Hanging stone#1, 2014
Mousse polyuréthane, bois, électro aimant
28 x 28 X 125 cm


Tandis qu’il s’empare de fragments de roche volcanique, l’artiste développe une déclinaison d’œuvres destinées à opérer le retour de l’être minéral vers son état informe de magma, puis à traduire sa dissolution finale en particules d’air : Octaèdre, Golden Blanket et enfin Flat Dimension. Avec Flat Dimension (2013), Nils Guadagnin présente une série d’œuvres bidimensionnelles métalliques, auxquelles il applique une certaine quantité de feuille d’or. Apparentées à des tableaux, ces dernières n’offrent pourtant aucune image au regard mais renvoient le spectateur à lui-même par un effet de miroir. L’artiste tend ici à exacerber les propriétés d’un matériau, symbole de pureté et de perfection. On pense à l’or des alchimistes, métaphore d’une évolution intérieure conduisant l’état de matière vers un état spirituel détaché de tout asservissement au monde terrestre. A ces tableaux répond une série de dessins à la mine de plomb sur calque – Fade to Grey, 2012. En exposant au visiteur le revers de chaque feuille par un dispositif d’aimants, Nils Guadagnin propose la contemplation par transparence d’un nuage de poussière. Le motif traité par ce dernier est celui de la tornade, apparaissant ici dans son impossibilité d’être vue, ou du moins d’être saisie par le regard.

Golden blanket, 2013
Feuille d’or sur bache plastique, dimensions variables


Les œuvres de Nils Guadagnin tendent à nous détourner des schémas conventionnels d’appréhension du monde – et de sa réalité physique – comme de l’œuvre d’art. L’espace de la galerie Derouillon accueille Inversion (2013), une œuvre conçue par Nils Guadagnin comme l’addition de deux structures identiques par leurs formes, selon le principe d’une symétrie inversée. Tandis que la fragilité et l’immatérialité caractérisent la première moitié - faite de néons -, la solidité du métal distingue son pendant. Inversion traduit une ambivalence troublante quant aux fonctions potentielles de ces deux éléments ; elle pose ainsi le problème ancestral du socle : l’un des constituants de l’œuvre vient-il supporter l’autre pour le présenter au spectateur ? L’incertitude qui plane sur cette question nous renvoie au relativisme envisagé comme une méthode d’émancipation des hiérarchies établies et de mise en mouvement de la pensée. Tandis que les arrêtes de la structure dessinent le vide de l’espace environnant, la lumière issue des néons irrigue l’espace d’exposition pour révéler son immatérialité.

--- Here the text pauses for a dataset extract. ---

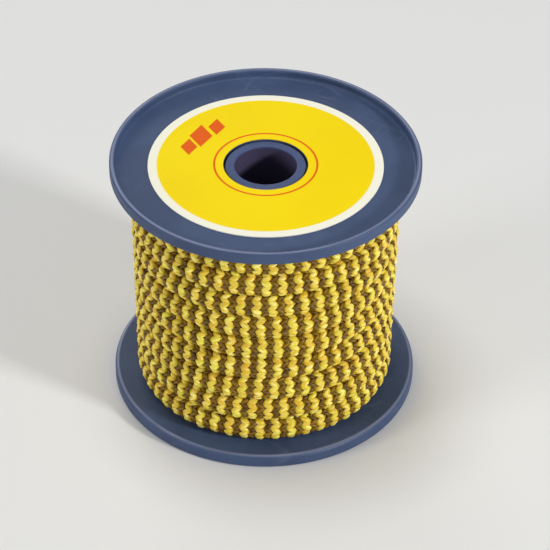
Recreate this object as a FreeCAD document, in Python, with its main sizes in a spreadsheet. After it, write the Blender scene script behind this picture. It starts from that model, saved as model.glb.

Hanging Stone (2013) apparaît enfin comme l’expérience déconcertante d’une pierre maintenue dans l’air par le truchement d’un système électromagnétique. Selon l’approche macroscopique du monde par la relativité générale, le principe même de l’univers consiste en des roches en suspension. Et ce, alors que l’apesanteur et la lévitation nous apparaissent comme des phénomènes d’une étrangeté des plus déroutantes. Par cette œuvre, Nils Guadagnin nous propose une contemplation inspirée du mystère de la roche volcanique, cristallisant tous les états de la matière. Il réitère en outre l’aveu d’une impossible distinction entre un socle d’une part, une sculpture d’autre part. Bien davantage, l’élément de bois reposant au sol entre en interaction avec les propriétés physiques de la pierre, annulant par là-même toute tentative de classification verticale. Renversé à 90 degrés, le regard du spectateur se trouve invité à considérer l’espace d’air qui sépare les deux éléments comme le lieu où prend fin l’emprise de son entendement sur le monde.

Dans la pratique de Nils Guadagnin, le regard se disperse dans une certaine quantité d’air, elle-même dessinée par des œuvres aux accents métaphysiques, déjouant les codes de la représentation occidentale. L’espace et le temps y trouvent de nouvelles définitions, tandis que les formes engagent le mouvement d’une pensée renouvelée sur la place de l’homme dans son environnement physique.